The 2% change in overcoming the Stuck Mindset
Often, feeling stuck is more about perception than reality. It’s a result of getting ‘stuck’ in our own heads. As coaches, our goal is to help our clients shift their perspectives and see the possibilities, not just the limitations. With that said, change in anything is hard. Sometimes it can feel like trying to climb Mount Everest where the top just seems so high up and not reachable. What I’ve personally done and made the mistake is trying to change too much though. It’s like when you have strong bouts of motivation or feel like you’ve figured something out… you overdo it and/or try to change too much at once. This never works because it’s unsustainable. Building habits we talk about a lot in coaching at Prototype, this is the same. We refer to it as the 2% rule of change, which equates to roughly an hour a week of deliberate action on moving the needle forward.

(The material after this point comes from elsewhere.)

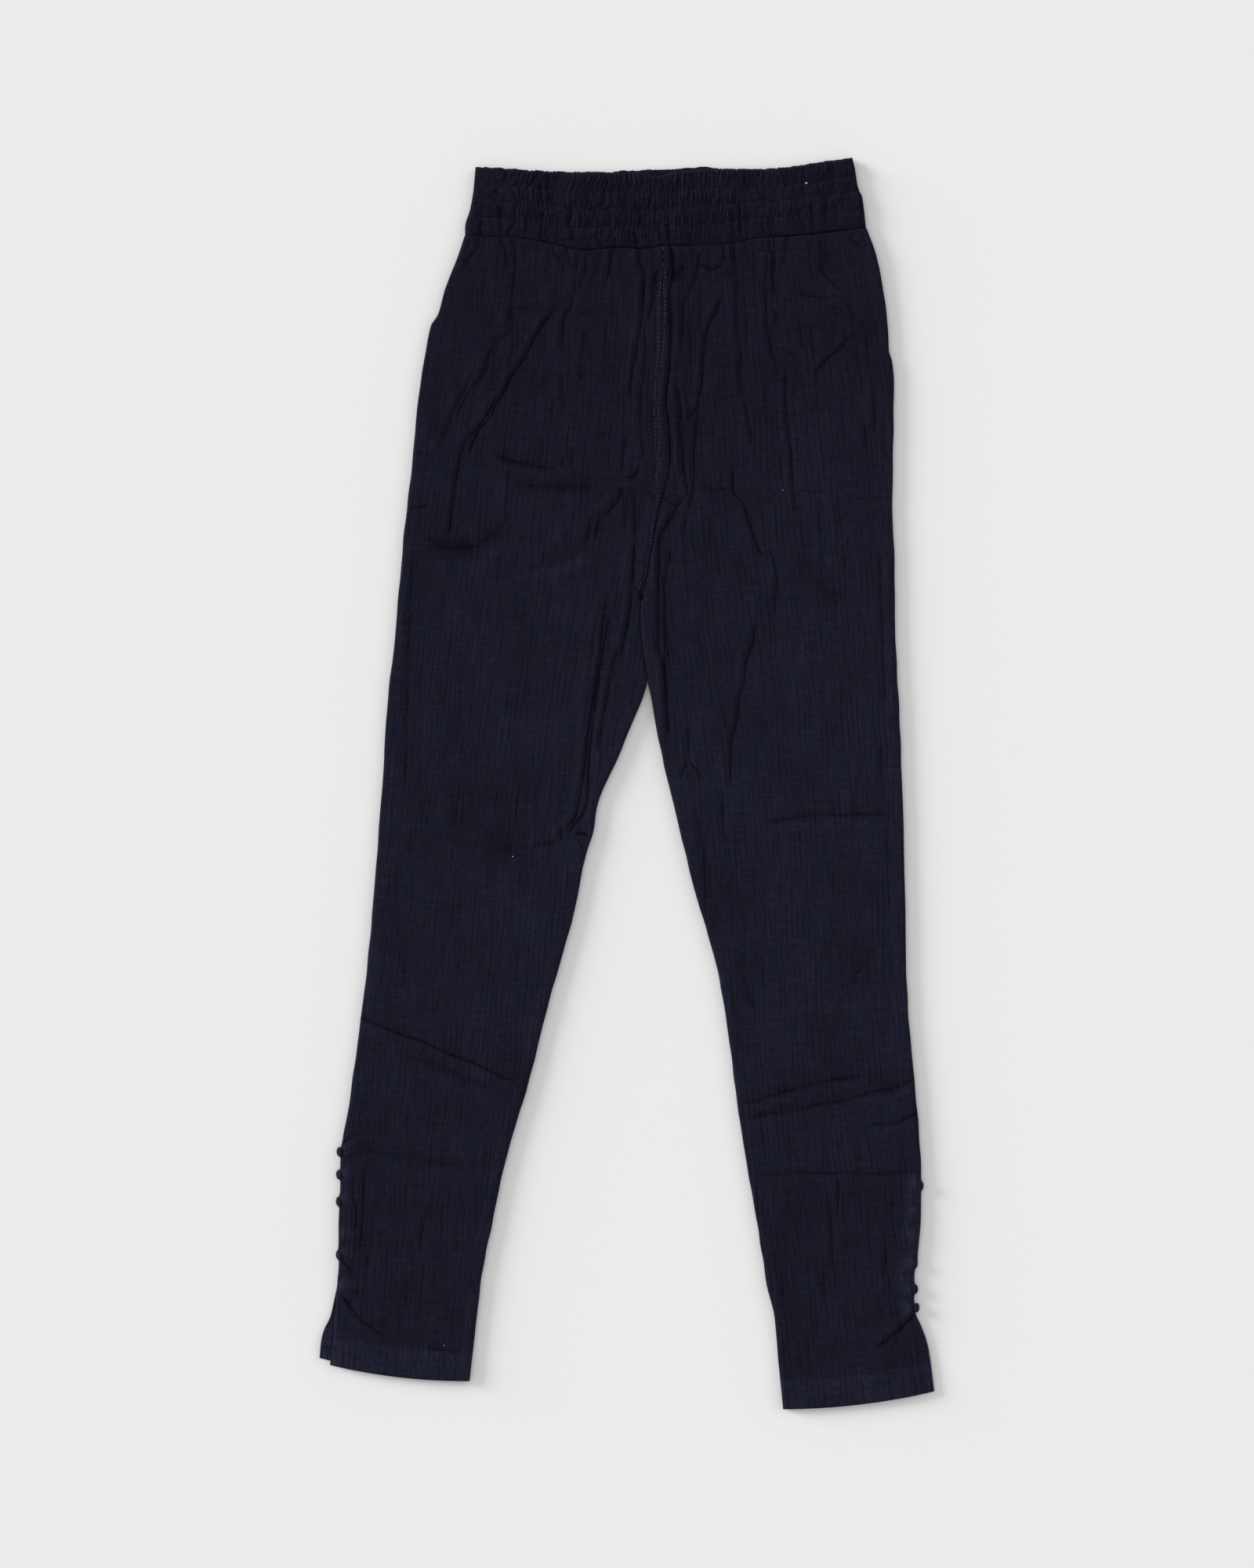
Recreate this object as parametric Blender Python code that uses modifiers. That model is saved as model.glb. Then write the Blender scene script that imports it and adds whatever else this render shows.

If done consistently, over the next 3, 6, 12 months an upgrade is imminent.
Finding a Training Partner
Lastly, as coaches, we need to foster a sense of accountability in our clients. This is the fuel that will keep them moving forward, even when the going gets tough. However, what I’ve found to 10x the accountability is when someone is training with another (peer or near-peer) which is another accountability lever. The best training partners I have found are the ones that push you and vice versa. This doesn’t mean you have to have the same goals, but when at least 1 other person is in the arena working on themselves, it can feel more in practice vs. in theory. Meaning, your training partner is facing similar challenges and struggles which you can both relate to on your journey.
Feeling stuck is not a dead end; it’s a detour guiding us toward introspection, self-discovery, and growth. As coaches, our role is to illuminate this path, helping our clients reconnect with their vision, reignite their growth, and ultimately, become unstuck. The journey might be challenging, but the destination – a life lived with purpose, passion, and fulfillment – is absolutely worth it.